Il quinto brano, Factus, invece mi ha portato subito alla mente lo Studio per fiati di Luciano Cilio; con le dovute differenze, ho ritrovato in questi lunghi bordoni intervallati da dissonanze la stessa sacrale rarefazione raggiunta da Cilio nel suo lavoro, una dissoluzione della forma che lentamente va coagulandosi in una nuova struttura sfuggente. Afasia si apre con voci ritmiche e cristalline, ma poco dopo tutto si fa sciame, si sfilaccia; le voci iniziali tentano una lotta impari contro lo sciame sonoro che le sta investendo e inesorabilmente vengono inghiottite, niente è più leggibile ma solo percepibile. In Fate ci viene enunciato l’aggettivo “cristallina” smontato e rimontato, perso e ritrovato, come se davvero delle fate cercassero di appropriarsi di un nuovo linguaggio; di cristallino in questo breve brano c’è l’alternanza quasi geometrica di suono e silenzio.
Fasti si apre con un andamento di Glassiana memoria, ma poco dopo ci è chiaro che di quel evocativo minimalismo abbiamo solo una lontana assonanza; qui tutto è meno lucente e brillante e diviene pian piano lento e potente come la lava che cola dal vulcano, ma negli ultimi secondi si rasserena come a dirci di ricordare bene quello a cui abbiamo assistito ora che siamo riusciti a tornare indietro.

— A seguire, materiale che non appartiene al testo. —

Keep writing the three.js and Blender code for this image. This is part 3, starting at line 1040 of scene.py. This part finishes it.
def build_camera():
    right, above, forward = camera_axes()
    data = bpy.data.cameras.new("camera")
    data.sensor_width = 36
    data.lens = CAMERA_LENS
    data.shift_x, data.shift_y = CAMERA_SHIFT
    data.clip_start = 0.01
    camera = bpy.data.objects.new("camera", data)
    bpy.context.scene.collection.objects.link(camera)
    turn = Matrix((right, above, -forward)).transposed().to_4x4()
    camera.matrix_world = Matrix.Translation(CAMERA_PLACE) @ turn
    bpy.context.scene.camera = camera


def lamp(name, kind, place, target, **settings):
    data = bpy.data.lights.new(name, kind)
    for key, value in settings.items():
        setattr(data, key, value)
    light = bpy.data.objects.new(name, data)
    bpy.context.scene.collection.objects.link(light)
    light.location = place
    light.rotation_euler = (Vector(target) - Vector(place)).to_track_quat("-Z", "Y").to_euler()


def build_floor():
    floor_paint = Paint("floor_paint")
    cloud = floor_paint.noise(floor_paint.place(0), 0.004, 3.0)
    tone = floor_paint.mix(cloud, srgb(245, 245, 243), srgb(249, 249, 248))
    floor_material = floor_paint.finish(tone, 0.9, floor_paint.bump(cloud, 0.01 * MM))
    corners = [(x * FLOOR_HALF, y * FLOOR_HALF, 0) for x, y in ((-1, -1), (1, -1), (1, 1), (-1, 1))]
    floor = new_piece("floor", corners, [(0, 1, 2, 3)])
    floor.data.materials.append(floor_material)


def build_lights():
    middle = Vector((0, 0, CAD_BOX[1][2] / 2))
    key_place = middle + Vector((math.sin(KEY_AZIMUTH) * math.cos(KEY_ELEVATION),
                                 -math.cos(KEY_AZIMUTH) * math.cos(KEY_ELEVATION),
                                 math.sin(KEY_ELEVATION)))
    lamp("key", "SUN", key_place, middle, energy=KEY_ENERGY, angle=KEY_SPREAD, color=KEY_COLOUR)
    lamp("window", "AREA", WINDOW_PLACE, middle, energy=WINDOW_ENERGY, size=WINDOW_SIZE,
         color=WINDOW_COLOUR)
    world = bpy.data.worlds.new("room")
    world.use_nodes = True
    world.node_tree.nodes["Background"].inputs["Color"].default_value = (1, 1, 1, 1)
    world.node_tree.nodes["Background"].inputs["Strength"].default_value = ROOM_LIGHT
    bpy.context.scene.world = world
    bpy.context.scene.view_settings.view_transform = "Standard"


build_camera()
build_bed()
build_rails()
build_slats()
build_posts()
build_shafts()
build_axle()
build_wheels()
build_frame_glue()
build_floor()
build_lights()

Futon è una nenia che ci culla, lente e dialoganti voci procedono come se ci confidassero i sogni al momento del risveglio, in quella terra sfocata tra fantastico e quotidiano. Con Arruffato la straniante sensazione è stata quella di trovarmi in una sessione di canto Dhrupad, che è il genere più antico della musica colta dell’India del Nord. Amelia Cuni dice: “per mezzo del verso poetico la mente entra in una meditativa esplorazione del suono e del contenuto; per Dhrupad, il canto è la più diretta ed efficace forma di preghiera e di contemplazione.” Questa decima composizione, dal mio punto di vista, non è solo assonante con il Dhrupad per vicinanze sonore, ma anche per l’intensità rituale che vi si respira; al mio orecchio sembra di cogliere almeno tre livelli su cui si muovono le voci, questo organizzatissimo vociare non può far altro che trascinarci con sé in una sacra architettura di cui ci sfuggono struttura e confini, ma non certo la luminosissima essenza.

Nell’ultima traccia, Facile, siamo in un territorio fatto di scatti e intarsi vocali sempre più veloci che ci riportano alla memoria l’imprescindbile Metrodora di Demetrio Stratos; un repentino rallentamento ci lascia poi disorientati in un silenzio di cui ora possiamo toccare con mano l’intensità dopo esserci iper esposti alle monumentali composizioni di Bosetti.

Quello che mi auguro e vi auguro, ascoltando queste composizioni, è di riuscire a raggiungere uno stato di sereno abbandono in cui forse è percepibile la sottile correlazione fra silenzio e parola, di raggiungere un ascolto pieno mentre tutto tace intorno e dentro di noi.